All of the above kids are focusing on their own interests because that is how they are wired and prefer to interact. First off – let’s give that some room to sink in. Interacting how you interact isn’t possible for your autistic child (assuming you are a neurotypical parent) and expecting him to is your biggest barrier to connection and relationship.  Secondly, if your child never or very rarely engages in joint engagements they may be overwhelmed with the dynamic nature of the environment that they find themselves in (and that may include you – albeit unintentionally). They my feel unable to coregulate with their guide/you to self-regulate and feel safe – and so they withdraw or control engagements, as a way to cope with how overwhelming it feels. 

Feeling safe/TRUST in the guiding relationship is an essential foundation of the relationship. It requires work from both you and your child and can be a slow process. The added complication for our autistic kids is being able to form MEMORIES of feeling safe and so using their past ‘feeling safe’ experiences to plan and inform and cope with current and future experiences. 

Two really important aspects to the value of feeling safe and trusting in the guiding relationship. (we will get to the memories aspect on another day). 

  1. Feeling safe experiences
  2. Forming useful and meaningful memories of feeling safe

Take Purposeful Action:

For now, let’s focus on experiences in which your child will feel safe, with you. 

  1. Know your child’s sensory and motor profile: what sights, smells, touch, movement is calming/stimulating for your child and use that when you’re engaging him/her. Engaging the nervous system really amplifies your child’s ability to be alert, respond and connect.
  2. Slow things down – wait, watch, listen
  3. Quieten things down (use less language) forget about talking your child in, out or down.
  4. Interact with your child with your face and body - gently. Don’t try to entertain with toys.
  5. Set time aside in your day to follow your child’s interest – no matter where it lies. BE with your child, watching them closely and building on what THEY offer – with no demands or expectations of your own. (Don’t worry – you will not be doing only this forever – even if that is where you are right now)
  6. If your child is ready to take on a role in a coordinated action – don’t correct them or take their task away from them if they don’t ‘do it right’. Assume competence and let them carry out their role to their best ability. Adapt YOUR scaffolding to set them up for success, without ‘taking over’.
  7. Stay mindful of the SOCIAL and INTERACTIONAL aspects of your interactions with your child. Try to remember not to focus on WHAT you’re doing, but on how the two of you are doing it together. In doing so you will be able to harness the opportunities in which your child initiates, shares with you, notices your actions, and responds to you. We often miss those opportunities of coregulation. Coregulation is essential in relationships for self-regulation and growth. 
  8. Circles of Communication/Coregulation/Reciprocity: Invite and entice your child into repeated circles of communication. Keep the back and forth of ‘conversations’ going: ‘You do something, I respond; my response invites another action or response from you, and then in turn I respond again. See how long you can keep these circles going through simple invitations that are fun and silly – NOT PLACING DEMANDS.

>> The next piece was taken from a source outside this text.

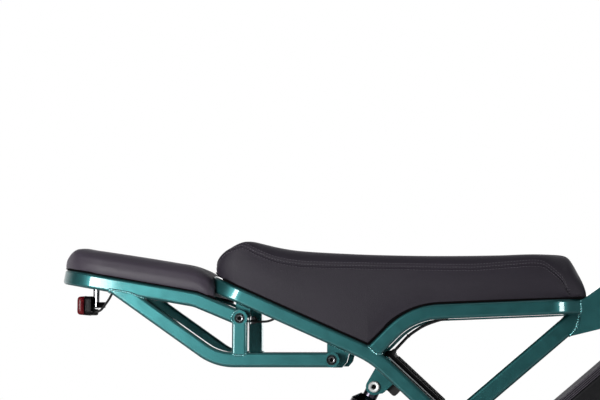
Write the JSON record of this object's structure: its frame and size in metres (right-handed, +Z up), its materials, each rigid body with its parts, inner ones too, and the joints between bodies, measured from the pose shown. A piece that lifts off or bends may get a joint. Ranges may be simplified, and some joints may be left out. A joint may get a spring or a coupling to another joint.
{
  "type": "electric fat bike frame with bench seat and pillion rack",
  "caption": "Twin-tube frame of an electric fat bike with bench seat, bolt-on pillion rack, tail lamp, battery and coil-over rear shock.",
  "frame": {"origin": "centre of the bottom bracket shell's bore, in the middle plane", "axes": "+X forward towards the head tube, +Y to the rider's left along the bottom bracket axis, +Z up"},
  "size_m": [1.118, 0.196, 0.4915],
  "materials": {
    "teal_paint": "gloss metallic",
    "seat_cover": "matte grained",
    "black_plastic": "satin",
    "grey_plastic": "satin",
    "rubber": "matte",
    "red_lens": "gloss",
    "bright_steel": "satin",
    "chrome": "polished",
    "dark_alloy": "black anodised",
    "black_spring": "gloss"
  },
  "bodies": {
    "root": {"battery_case": "black_plastic", "battery_dock": "dark_alloy", "battery_lower_cap": "black_plastic", "battery_rim": "grey_plastic", "battery_upper_cap": "black_plastic", "bench_seat": "seat_cover", "bottom_bracket_shell": "teal_paint", "brace": "teal_paint", "brace_cross_tube": "teal_paint", "bump_stop": "rubber", "controller_case": "black_plastic", "down_tube": "teal_paint", "head_tube": "teal_paint", "lamp_bracket": "bright_steel", "lamp_housing": "black_plastic", "lamp_lead": "rubber", "lamp_lens": "red_lens", "loom": "rubber", "main_rail_left": "teal_paint", "main_rail_right": "teal_paint", "neck": "teal_paint", "pillion_pad": "seat_cover", "pillion_pan": "black_plastic", "pivot_gusset_left": "teal_paint", "pivot_gusset_right": "teal_paint", "rack_front_cross": "teal_paint", "rack_hoop": "teal_paint", "rack_lower_lug_left": "teal_paint", "rack_lower_lug_right": "teal_paint", "rack_lower_rail_left": "teal_paint", "rack_lower_rail_right": "teal_paint", "rack_post_left": "teal_paint", "rack_post_right": "teal_paint", "rack_rear_cross": "teal_paint", "rack_top_rail_left": "teal_paint", "rack_top_rail_right": "teal_paint", "rack_upper_lug_left": "teal_paint", "rack_upper_lug_right": "teal_paint", "rack_wire": "rubber", "rear_hoop": "teal_paint", "seat_pan": "black_plastic", "shock_bolt": "bright_steel", "shock_collar": "dark_alloy", "shock_cross_tube": "teal_paint", "shock_damper": "dark_alloy", "shock_ear_left": "teal_paint", "shock_ear_right": "teal_paint", "shock_foot": "dark_alloy", "shock_head": "dark_alloy", "shock_shaft": "chrome", "shock_spring": "black_spring", "shock_spring_seat": "dark_alloy", "swingarm_pivot_tube": "teal_paint", "top_rail_left": "teal_paint", "top_rail_right": "teal_paint"}
  },
  "joints": []
}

Learning how to be and respond in a dynamic world, starts with very simple back and forth, reciprocal interactions between you and your child. You not only build trust in those moments, but you give your child the opportunity to experience themselves as a competent partner in a ‘we-do’ situation. 

When you see typical demand avoidance, withdrawal or control – you can know that your child got overwhelmed, either by ‘perceived’ demand, the environment, or you. Take a step back and learn from the experience.

Connection:

Ball Play – A ball is just about the best toy to have around.  It can be thrown, tossed, rolled, bounced, juggled dribbled, dunked, smashed, and hidden. It’s a great strategy for connecting with children. 

Decide whether to be one-on-one with your child or if you want to do it as a family. Depending on the ages and motor abilities of your children, you may sit and roll the ball back and forth with your feet touching – singing a song as you roll it back and forth and building excitement and anticipation before you roll or when deciding on who to roll it to. 

You might stand and throw the ball to each other, playing catch and add challenges as you do: inviting conversation or inviting creativity. 

A ball is a conversation starter. It provides focus for interaction and the simplicity of a shared goal.: to keep it going, to know where it is. From keeping your eye on the ball to maintaining eye contact, there is a natural continuation. Enjoy!

Compassion:

Place a hand on your heart, close your eyes, breathe deeply and say to yourself: I’m doing the best I can and it is good enough.